Through storytelling, people are reminded they are not alone in their struggles, said Jose Bañuelos, chairman of the San Antonio Film Institute during the “Be Bold. Be Heard” event April 30 in the campus auditorium.
“Storytelling is important because in today’s digital age, I feel we don’t connect as much face-to-face, but the ability to stand up and public speak is still relevant,” said Megan Pope, communication lecturer and one of the event’s organizers. “I wanted to create this showcase to prove that it’s an important part of communication.”
Speech students selected eight peers to share stories of grief, loss, homelessness, substance abuse, suicide, coming out and being an undocumented immigrant.
English major Katelynn Alonzo said her life changed her freshman year of high school when her uncle and his three daughters moved into her home after she had been an only child her entire life.
“Despite the hardships of this change, we learned to appreciate each other,” Alonzo said.
Alonzo remembered her uncle came home one morning after working a night shift and found his daughters unwilling to go to school; Alonzo offered ice cream for a week if they complied.
“Needless to say, they made it to school on time,” she proclaimed.
Alonzo said her uncle got her socks as a gift for the nice gesture she did.
“Working the night shift, having no money and being homeless, he bought those socks for me,” Alonzo said. “Those socks meant everything to me.”
“From having no siblings to having three siblings, it was quite the adjustment,” Alonzo admitted. “But it was the best adjustment of my life.”
Communication major Morgan Petrash said her grandmother was her best childhood friend.
“I remember one day, in third grade, there was a tear on my dad’s face,” Petrash said. “My mom uttered the words I dreaded to hear: Your grandmother has passed.”
Petrash explained dealing with her grandmother’s loss has become easier with time.
“I just got engaged,” Petrash said. “At my wedding, there will be a table with a chair reserved for my grandmother, where she will be looking at me as I marry my new best friend.”
Meghan Gonzales, an accounting major, said she was 18 when she saved her friend from a smoking vehicle after a car accident.
“Once out of the vehicle, she regained consciousness,” Gonzales said. “I was relieved to see she was alive. We hugged, laughed and cried.”
Gonzales concluded the lesson learned that day is people shouldn’t take moments with loved ones for granted.
Laughter erupted when Wachiba Selemani, a kinesiology major and refugee from Congo, said he thought San Antonio was a person when he first moved to the United States.
“I was the translator for my parents but spoke very little English,” Selemani said. “I tried asking for water at the airport in New York, but they kept giving us things like coffee and even eggs.”

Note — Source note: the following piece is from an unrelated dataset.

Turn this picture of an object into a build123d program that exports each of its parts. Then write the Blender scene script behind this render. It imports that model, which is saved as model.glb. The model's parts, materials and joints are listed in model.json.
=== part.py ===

Selemani said he asked around where San Antonio would be waiting for them until an airport employee said it was a Texas city.
“What is Texas?” Selemani asked.
Selemani said he adjusted to San Antonio culture and learned English and Spanish.
“I encourage you guys to appreciate what you have in life,” Selemani urged. “You never know where life’s gonna take you.”
Alejandra Peña, a bilingual education major and undocumented immigrant, closed out the event with her story of redemption.
“I always felt guilty for my education and achievements,” Peña said. “According to some, I was stealing opportunities from normal people–someone not like me.”
Peña admitted depression and anxiety led her to contemplate suicide.
“I battled with depression and anxiety for years,” Peña said. “Some members of the media called us animals, criminals, rapists and drug dealers. I felt worthless.”
Peña said she overcame her suicidal thoughts but developed a substance abuse problem.
“I felt it was the only way to numb the pain of listening to people like me made out to be villains,” she explained.
Peña said she graduated high school with honors, then posted a photo in her cap and gown on Instagram with a caption supporting recipients of the Deferred Action for Childhood Arrivals program. Her post received 1,500 likes.
“It was the first time in my life I felt I had 1,500 people in my corner. I felt their silent messages of love and support. I felt pride,” she said. “I felt pride not because I’m an undocumented immigrant, because that’s something I wouldn’t wish on anyone, but because of the things I’ve achieved in spite of it.”
Peña said she’ll be two years drug free in the summer and thanked the office of Student Counseling & Wellness Services for helping her.
“I thought seeking help was for the weak,” Peña confessed. “But it’s been the bravest, strongest thing I’ve ever done.”
Peña said she shared her story to encourage people to vote.
“I want your voice. I want you to scream for the millions who are working in the fields for less than minimum wage,” Peña challenged. “I want you to scream for the millions who are being trafficked. I want you to scream for the families still separated on our southern border and held in detention centers. I want you to scream power, because some can only whisper in fear of retaliation.”
Mathematics major Andrew Mazza and communications majors Miya Daniel and Jessica Tennyson also participated in the event, which was co-sponsored by the Mesquite and the Office of First-Year Experience.